--- Prompt ---
Among the records that follow, set down only the lines from the one containing "Turn this picture" to the one containing "from mathutils.geometry import", both included, exactly.
======
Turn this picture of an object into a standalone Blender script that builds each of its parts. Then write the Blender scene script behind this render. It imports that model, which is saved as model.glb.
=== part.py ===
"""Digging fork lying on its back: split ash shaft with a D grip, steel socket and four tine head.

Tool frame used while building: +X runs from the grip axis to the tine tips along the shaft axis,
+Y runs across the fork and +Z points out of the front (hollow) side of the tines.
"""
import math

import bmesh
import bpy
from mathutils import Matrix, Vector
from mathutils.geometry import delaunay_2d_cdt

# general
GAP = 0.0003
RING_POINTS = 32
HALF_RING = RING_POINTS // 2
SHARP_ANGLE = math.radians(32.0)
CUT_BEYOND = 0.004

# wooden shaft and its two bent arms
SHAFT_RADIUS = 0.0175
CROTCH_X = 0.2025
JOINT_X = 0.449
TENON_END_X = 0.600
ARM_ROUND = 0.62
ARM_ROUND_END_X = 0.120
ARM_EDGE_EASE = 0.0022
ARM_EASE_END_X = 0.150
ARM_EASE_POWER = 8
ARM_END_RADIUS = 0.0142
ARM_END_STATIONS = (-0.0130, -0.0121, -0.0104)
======
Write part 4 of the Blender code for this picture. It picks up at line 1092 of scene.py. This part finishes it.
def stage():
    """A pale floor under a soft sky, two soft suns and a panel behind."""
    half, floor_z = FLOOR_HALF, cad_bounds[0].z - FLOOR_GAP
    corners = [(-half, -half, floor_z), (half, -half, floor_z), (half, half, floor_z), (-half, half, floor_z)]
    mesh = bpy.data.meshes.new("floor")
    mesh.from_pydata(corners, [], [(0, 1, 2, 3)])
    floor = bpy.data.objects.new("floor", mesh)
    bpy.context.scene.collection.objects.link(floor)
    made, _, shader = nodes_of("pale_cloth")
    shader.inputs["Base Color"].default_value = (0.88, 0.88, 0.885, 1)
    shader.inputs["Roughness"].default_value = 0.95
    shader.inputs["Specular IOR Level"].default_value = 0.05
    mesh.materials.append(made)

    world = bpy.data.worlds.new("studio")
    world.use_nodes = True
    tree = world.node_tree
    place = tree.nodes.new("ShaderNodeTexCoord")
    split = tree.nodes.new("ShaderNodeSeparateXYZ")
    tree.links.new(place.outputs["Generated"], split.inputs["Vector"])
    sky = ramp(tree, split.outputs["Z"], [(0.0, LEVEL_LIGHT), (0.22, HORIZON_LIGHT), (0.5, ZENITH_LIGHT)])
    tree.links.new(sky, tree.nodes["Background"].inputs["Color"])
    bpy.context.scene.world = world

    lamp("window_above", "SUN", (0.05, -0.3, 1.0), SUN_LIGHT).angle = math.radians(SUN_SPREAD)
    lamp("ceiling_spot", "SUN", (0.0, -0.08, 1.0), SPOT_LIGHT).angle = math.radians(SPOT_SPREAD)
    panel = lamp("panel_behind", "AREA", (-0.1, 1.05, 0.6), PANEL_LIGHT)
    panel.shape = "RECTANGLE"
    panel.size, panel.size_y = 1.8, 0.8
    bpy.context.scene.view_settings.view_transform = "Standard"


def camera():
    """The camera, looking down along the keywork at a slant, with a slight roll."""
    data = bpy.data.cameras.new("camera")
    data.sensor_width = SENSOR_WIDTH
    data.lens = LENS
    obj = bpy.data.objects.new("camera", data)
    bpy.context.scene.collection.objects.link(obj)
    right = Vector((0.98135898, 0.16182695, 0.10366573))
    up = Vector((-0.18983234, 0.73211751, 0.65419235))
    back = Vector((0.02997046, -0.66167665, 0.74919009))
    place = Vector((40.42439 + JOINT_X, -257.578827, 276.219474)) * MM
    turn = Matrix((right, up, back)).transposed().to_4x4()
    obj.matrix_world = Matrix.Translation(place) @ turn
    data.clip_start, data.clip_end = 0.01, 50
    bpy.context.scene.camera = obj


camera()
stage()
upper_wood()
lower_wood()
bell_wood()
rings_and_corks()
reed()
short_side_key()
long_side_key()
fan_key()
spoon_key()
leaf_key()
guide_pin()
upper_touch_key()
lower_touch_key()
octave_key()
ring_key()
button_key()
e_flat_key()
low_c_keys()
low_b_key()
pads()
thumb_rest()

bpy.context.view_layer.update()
======
--- Result ---
Turn this picture of an object into a standalone Blender script that builds each of its parts. Then write the Blender scene script behind this render. It imports that model, which is saved as model.glb.
=== part.py ===
"""Digging fork lying on its back: split ash shaft with a D grip, steel socket and four tine head.

Tool frame used while building: +X runs from the grip axis to the tine tips along the shaft axis,
+Y runs across the fork and +Z points out of the front (hollow) side of the tines.
"""
import math

import bmesh
import bpy
from mathutils import Matrix, Vector
from mathutils.geometry import delaunay_2d_cdt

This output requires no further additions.